▼

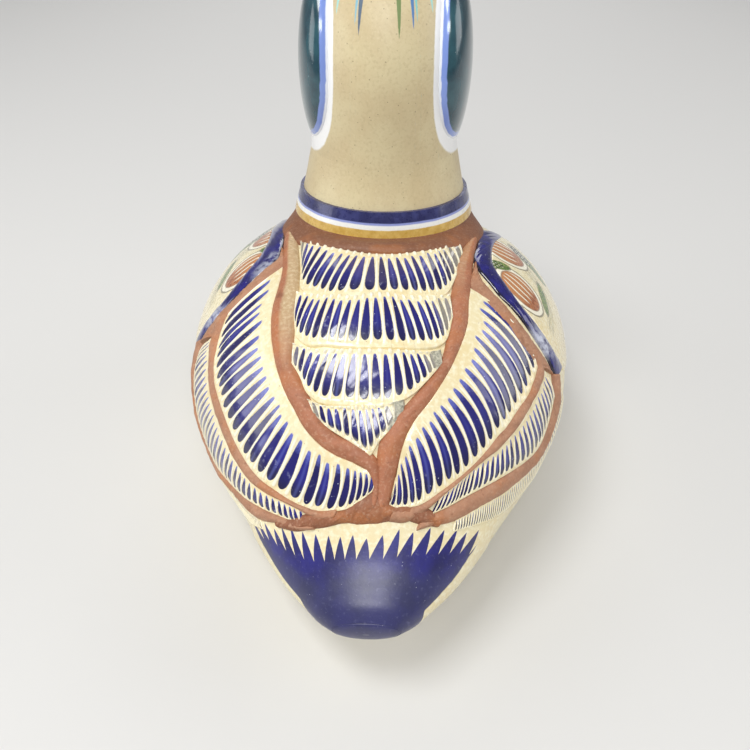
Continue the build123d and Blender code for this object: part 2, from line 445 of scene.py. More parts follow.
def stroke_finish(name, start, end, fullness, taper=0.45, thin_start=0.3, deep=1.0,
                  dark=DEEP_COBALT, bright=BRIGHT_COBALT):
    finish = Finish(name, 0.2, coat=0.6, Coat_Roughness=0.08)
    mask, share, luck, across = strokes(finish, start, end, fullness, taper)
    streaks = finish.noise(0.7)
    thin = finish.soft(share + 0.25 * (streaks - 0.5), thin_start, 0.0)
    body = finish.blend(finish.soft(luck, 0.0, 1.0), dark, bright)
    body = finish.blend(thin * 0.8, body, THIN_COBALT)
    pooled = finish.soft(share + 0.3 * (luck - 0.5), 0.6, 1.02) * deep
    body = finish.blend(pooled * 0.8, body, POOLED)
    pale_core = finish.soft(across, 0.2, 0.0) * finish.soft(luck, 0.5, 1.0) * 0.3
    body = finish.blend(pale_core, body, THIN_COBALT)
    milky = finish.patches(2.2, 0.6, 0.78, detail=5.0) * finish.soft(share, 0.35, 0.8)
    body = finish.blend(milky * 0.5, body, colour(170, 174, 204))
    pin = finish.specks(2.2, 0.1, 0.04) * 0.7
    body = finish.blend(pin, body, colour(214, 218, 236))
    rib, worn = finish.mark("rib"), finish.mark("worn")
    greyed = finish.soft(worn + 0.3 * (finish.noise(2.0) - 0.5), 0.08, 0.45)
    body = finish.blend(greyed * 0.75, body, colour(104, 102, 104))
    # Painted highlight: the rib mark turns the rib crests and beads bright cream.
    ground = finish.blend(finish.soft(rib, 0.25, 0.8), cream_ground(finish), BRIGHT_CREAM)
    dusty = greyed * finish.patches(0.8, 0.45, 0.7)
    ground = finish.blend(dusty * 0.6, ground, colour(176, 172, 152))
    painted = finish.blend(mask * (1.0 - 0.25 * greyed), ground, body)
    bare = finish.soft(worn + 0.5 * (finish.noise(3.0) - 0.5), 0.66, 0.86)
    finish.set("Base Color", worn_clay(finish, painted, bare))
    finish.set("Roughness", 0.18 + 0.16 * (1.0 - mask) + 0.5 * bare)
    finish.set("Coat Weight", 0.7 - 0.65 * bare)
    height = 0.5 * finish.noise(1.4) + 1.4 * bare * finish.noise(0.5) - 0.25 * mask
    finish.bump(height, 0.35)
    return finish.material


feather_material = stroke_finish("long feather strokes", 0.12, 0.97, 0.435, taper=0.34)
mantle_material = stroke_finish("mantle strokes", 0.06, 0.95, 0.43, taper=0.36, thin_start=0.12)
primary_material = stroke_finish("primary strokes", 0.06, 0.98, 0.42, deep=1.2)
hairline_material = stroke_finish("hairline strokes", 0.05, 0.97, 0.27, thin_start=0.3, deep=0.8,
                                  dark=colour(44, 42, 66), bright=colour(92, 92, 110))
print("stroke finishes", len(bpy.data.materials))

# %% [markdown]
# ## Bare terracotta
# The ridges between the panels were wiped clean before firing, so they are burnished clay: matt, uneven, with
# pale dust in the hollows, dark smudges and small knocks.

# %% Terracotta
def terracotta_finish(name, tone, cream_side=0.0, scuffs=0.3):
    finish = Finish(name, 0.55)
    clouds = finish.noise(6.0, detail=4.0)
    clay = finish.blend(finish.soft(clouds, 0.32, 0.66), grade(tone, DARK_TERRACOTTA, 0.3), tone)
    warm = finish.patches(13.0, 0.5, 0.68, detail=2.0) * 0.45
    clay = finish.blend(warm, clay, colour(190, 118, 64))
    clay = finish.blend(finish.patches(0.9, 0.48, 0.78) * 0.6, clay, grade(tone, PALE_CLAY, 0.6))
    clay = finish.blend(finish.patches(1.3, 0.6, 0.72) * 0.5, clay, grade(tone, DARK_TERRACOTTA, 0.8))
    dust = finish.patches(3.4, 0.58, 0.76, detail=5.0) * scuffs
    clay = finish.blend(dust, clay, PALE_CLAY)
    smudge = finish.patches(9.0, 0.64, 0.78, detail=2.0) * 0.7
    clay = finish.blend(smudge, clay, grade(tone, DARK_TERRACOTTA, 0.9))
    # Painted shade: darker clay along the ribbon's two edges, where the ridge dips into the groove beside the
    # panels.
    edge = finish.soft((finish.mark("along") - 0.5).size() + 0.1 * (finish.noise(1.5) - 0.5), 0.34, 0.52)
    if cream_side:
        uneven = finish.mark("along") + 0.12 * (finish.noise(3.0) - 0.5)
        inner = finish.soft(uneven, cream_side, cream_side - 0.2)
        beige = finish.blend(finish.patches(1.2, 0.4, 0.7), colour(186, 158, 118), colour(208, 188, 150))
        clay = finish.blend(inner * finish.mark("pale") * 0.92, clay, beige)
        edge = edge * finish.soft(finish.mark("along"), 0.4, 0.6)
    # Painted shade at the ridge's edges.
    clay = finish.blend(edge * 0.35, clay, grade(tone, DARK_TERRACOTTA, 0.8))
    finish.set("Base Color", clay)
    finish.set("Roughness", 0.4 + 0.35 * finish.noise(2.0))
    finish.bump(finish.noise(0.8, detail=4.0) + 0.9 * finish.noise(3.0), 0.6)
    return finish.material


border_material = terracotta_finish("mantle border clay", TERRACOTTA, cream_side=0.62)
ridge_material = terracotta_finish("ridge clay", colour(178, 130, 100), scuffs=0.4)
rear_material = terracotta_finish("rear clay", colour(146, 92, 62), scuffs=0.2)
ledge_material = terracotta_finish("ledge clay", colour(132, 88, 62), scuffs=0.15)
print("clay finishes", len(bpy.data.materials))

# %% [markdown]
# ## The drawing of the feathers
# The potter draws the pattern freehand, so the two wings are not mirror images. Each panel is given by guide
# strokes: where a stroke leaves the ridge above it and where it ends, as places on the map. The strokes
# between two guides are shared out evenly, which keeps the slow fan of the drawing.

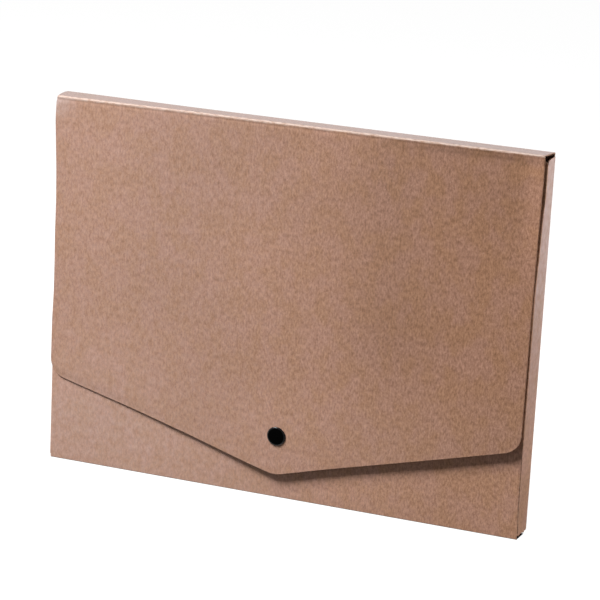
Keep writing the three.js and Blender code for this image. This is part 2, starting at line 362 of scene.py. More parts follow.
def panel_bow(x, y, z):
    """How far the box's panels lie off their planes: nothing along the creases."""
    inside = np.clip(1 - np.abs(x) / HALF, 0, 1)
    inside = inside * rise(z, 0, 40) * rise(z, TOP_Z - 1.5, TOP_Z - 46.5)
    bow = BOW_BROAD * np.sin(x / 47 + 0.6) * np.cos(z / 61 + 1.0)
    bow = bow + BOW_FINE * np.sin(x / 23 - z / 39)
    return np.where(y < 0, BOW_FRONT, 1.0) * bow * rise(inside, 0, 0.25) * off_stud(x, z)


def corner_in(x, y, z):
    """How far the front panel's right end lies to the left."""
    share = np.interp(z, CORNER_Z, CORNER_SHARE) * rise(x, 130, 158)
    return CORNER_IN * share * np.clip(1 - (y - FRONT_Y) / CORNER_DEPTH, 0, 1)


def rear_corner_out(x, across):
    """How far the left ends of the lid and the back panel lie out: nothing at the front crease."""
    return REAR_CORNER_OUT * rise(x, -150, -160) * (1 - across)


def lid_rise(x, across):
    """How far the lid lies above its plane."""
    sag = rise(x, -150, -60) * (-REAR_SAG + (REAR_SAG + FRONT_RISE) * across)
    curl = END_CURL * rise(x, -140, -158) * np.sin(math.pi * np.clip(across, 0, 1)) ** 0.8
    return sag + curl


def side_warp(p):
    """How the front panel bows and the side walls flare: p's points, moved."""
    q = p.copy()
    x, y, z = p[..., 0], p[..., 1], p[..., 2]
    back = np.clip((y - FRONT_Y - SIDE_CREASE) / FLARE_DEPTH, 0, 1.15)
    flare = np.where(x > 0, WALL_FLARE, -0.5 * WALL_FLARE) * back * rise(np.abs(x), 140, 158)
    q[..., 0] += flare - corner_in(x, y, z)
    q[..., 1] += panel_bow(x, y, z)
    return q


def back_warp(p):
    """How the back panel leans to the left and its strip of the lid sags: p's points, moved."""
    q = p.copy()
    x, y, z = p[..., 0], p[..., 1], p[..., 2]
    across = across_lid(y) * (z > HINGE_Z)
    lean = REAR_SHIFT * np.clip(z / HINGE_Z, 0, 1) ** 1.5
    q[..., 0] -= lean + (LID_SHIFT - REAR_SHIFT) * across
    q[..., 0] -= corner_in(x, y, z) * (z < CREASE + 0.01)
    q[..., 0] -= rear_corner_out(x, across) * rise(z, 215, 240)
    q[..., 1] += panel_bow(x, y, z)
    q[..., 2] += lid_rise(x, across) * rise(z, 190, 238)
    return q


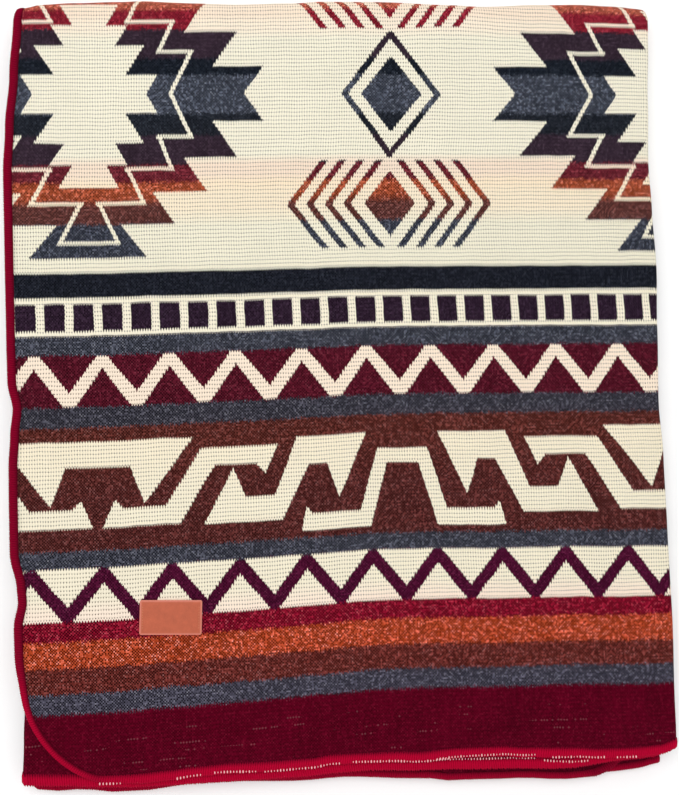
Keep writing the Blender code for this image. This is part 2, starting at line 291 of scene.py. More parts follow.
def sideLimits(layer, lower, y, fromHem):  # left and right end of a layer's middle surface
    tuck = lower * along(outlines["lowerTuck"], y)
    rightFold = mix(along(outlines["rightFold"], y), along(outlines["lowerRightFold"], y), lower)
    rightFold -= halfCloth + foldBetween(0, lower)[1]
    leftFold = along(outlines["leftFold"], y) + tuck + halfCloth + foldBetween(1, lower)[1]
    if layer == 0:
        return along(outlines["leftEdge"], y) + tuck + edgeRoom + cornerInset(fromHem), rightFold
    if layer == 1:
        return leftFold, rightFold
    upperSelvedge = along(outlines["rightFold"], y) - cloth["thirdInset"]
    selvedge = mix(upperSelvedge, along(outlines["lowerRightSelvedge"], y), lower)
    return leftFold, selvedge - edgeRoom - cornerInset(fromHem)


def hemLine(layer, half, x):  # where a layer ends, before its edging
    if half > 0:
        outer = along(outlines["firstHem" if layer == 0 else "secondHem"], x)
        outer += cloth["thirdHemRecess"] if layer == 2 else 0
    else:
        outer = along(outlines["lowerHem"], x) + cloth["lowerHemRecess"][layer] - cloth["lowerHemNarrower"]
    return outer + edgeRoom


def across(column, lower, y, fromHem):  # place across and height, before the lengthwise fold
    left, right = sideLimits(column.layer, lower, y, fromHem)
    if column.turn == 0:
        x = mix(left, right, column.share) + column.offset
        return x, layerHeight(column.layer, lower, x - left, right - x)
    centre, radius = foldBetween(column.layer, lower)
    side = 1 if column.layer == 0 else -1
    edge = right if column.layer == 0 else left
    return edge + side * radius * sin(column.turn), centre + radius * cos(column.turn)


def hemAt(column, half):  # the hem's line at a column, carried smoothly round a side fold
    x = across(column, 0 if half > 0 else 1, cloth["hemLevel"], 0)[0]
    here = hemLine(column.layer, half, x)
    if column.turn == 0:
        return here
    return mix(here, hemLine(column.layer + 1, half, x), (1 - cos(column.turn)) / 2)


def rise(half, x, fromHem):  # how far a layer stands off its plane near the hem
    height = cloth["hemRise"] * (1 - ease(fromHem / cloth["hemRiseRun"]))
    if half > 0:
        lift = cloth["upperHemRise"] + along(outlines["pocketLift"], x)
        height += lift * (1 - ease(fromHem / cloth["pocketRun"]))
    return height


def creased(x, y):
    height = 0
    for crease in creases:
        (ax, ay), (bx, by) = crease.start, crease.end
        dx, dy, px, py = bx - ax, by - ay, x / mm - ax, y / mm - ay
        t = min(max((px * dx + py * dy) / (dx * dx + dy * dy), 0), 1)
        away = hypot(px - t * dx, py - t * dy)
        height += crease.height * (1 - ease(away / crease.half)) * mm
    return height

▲

• [SHORT EXERCISE]: The first line to be transcribed is the one containing "Keep writing the three.js", and the last is the one containing "return REAR_CORNER_OUT *". Transcribe exactly those lines and nothing else.

• [RESULT]:
Keep writing the three.js and Blender code for this image. This is part 2, starting at line 362 of scene.py. More parts follow.
def panel_bow(x, y, z):
    """How far the box's panels lie off their planes: nothing along the creases."""
    inside = np.clip(1 - np.abs(x) / HALF, 0, 1)
    inside = inside * rise(z, 0, 40) * rise(z, TOP_Z - 1.5, TOP_Z - 46.5)
    bow = BOW_BROAD * np.sin(x / 47 + 0.6) * np.cos(z / 61 + 1.0)
    bow = bow + BOW_FINE * np.sin(x / 23 - z / 39)
    return np.where(y < 0, BOW_FRONT, 1.0) * bow * rise(inside, 0, 0.25) * off_stud(x, z)


def corner_in(x, y, z):
    """How far the front panel's right end lies to the left."""
    share = np.interp(z, CORNER_Z, CORNER_SHARE) * rise(x, 130, 158)
    return CORNER_IN * share * np.clip(1 - (y - FRONT_Y) / CORNER_DEPTH, 0, 1)


def rear_corner_out(x, across):
    """How far the left ends of the lid and the back panel lie out: nothing at the front crease."""
    return REAR_CORNER_OUT * rise(x, -150, -160) * (1 - across)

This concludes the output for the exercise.